Geoff Gast has embraced the game of bowling.
Geoff Gast has embraced the game of bowling.
Fred Eisenhammer

This is one of my favorite stories and ran originally on Sept. 22, 2012.

What makes bowling so special?

It’s a question worth pondering considering that bowlers are pouring into Los Angeles County bowling centers night after night.

I’ve talked to league bowlers every week and one thing is clear: They love the game – for many reasons.

At the top of the list is the fact that bowling is flat-out fun. Where else can a non-professional step up his or her game on a particular week and perform in a competitive setting like a Hall of Famer?

In bowling, it’s all so possible. Sometimes, the improvement is just luck – all the pins falling down like magic no matter how the ball is delivered and where the ball hits the pins.

Sometimes, the improvement is the result of a renewed focus on the bowler’s part.

And sometimes it’s a bowler just putting into practice all those tips and suggestions that they’ve collected from others.

Consider Geoff Gast of Tarzana.

One thing you can be sure about: He has a love for the game.

He reports his scores on his Facebook site week after week and sets lofty goals for motivation. And darn if he doesn’t go out and keep improving. And after bowling above his average, he then aims to improve even more the following week.

“I love the game and enjoy it very much,” Gast said. “When I don’t bowl well, I sulk. I take this sport very seriously.”

Gast (shown in photo) actually has a lot of fun with it.

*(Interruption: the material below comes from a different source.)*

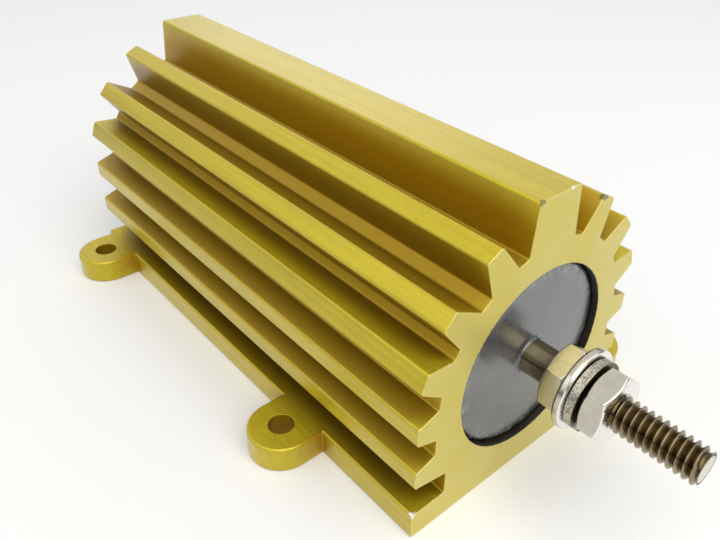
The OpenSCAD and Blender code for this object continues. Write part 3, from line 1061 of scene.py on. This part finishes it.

He jokes how he was “the man” for his team this week when he performed so much better than his average and served to carry his team to victory.

“It was like I was being Shaq and Kobe and leading the way,” Gast said. “I was being the Big Fella and the big man and bringing home the win.”

Gast isn’t alone in his love for the game.

How about Carol Tucker of Van Nuys, the always-effervescent pixyish bowler who recently took up the game and now bowls in three leagues?

An avid distance runner, Tucker had considered giving up one of her leagues so all her activity doesn’t create a physical toll. But she said she couldn’t bear to do that and leave some friends behind.

No one loves the game more than Carol Tucker.

Then there’s Theo Sojourn of Santa Clarita Valley, who turned into a local bowling celebrity after he suffered two broken bones in his right forearm in a snowboarding accident.

For virtually every other bowler, that mishap would have resulted in at least three months of being sidelined from the lanes.

For Sojourn, that was not an option.

Sojourn, not wanting to let his teammates down or to give up the game for even a week, returned to Brunswick Matador Bowl the following week.

As a newly created left-handed bowler.

And then he goes on to smoke an amazing 240 game while bowling left-handed – two pins better than his best as a right-hander – a mere six weeks after his injury.

This was more than a remarkable act of selflessness on the part of Sojourn. This was his way of showing that he loved the game – being around all the different personalities and taking part in the league competition and socializing with all those around him.

When Sojourn went back to bowling right-handed after his forearm healed, he summed up his three months as a lefty this way:

“I had fun and it was cool.”

That’s no shock to bowlers, who find the game fun and cool even when they don’t bowl with their opposite hand.